> [WHAT IS BEING ASKED]:
Count every line that has "part" in it and give the total, nothing more.

> [MATERIAL PROVIDED]:
---------------

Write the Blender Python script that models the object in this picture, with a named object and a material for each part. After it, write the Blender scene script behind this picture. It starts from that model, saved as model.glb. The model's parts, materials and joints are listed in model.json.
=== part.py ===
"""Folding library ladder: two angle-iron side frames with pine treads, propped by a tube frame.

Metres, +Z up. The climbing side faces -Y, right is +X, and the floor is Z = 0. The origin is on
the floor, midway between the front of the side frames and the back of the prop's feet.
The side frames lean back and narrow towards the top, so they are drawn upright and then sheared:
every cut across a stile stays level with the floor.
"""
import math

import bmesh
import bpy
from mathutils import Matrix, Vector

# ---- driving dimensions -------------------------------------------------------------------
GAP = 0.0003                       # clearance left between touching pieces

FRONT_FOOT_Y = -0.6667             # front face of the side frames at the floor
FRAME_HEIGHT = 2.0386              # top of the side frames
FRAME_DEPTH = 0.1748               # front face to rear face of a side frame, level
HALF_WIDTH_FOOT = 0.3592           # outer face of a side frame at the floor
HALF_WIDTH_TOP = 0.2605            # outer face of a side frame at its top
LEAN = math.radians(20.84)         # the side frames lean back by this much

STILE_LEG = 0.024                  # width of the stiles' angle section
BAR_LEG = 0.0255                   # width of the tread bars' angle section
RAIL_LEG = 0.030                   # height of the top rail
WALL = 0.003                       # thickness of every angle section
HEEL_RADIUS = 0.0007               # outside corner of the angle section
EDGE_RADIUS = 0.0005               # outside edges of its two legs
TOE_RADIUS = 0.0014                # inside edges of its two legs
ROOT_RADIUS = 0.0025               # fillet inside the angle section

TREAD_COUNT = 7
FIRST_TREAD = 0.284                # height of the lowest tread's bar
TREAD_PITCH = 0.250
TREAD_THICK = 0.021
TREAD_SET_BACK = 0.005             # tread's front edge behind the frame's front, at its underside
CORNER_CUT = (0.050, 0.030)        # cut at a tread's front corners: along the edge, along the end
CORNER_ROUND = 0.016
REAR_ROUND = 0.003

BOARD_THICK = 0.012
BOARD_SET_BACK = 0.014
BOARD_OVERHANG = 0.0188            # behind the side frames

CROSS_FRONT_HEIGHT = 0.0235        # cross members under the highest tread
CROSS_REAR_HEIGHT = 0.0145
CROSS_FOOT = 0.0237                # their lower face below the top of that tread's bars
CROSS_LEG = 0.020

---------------

> [WRITTEN ANSWER]:
2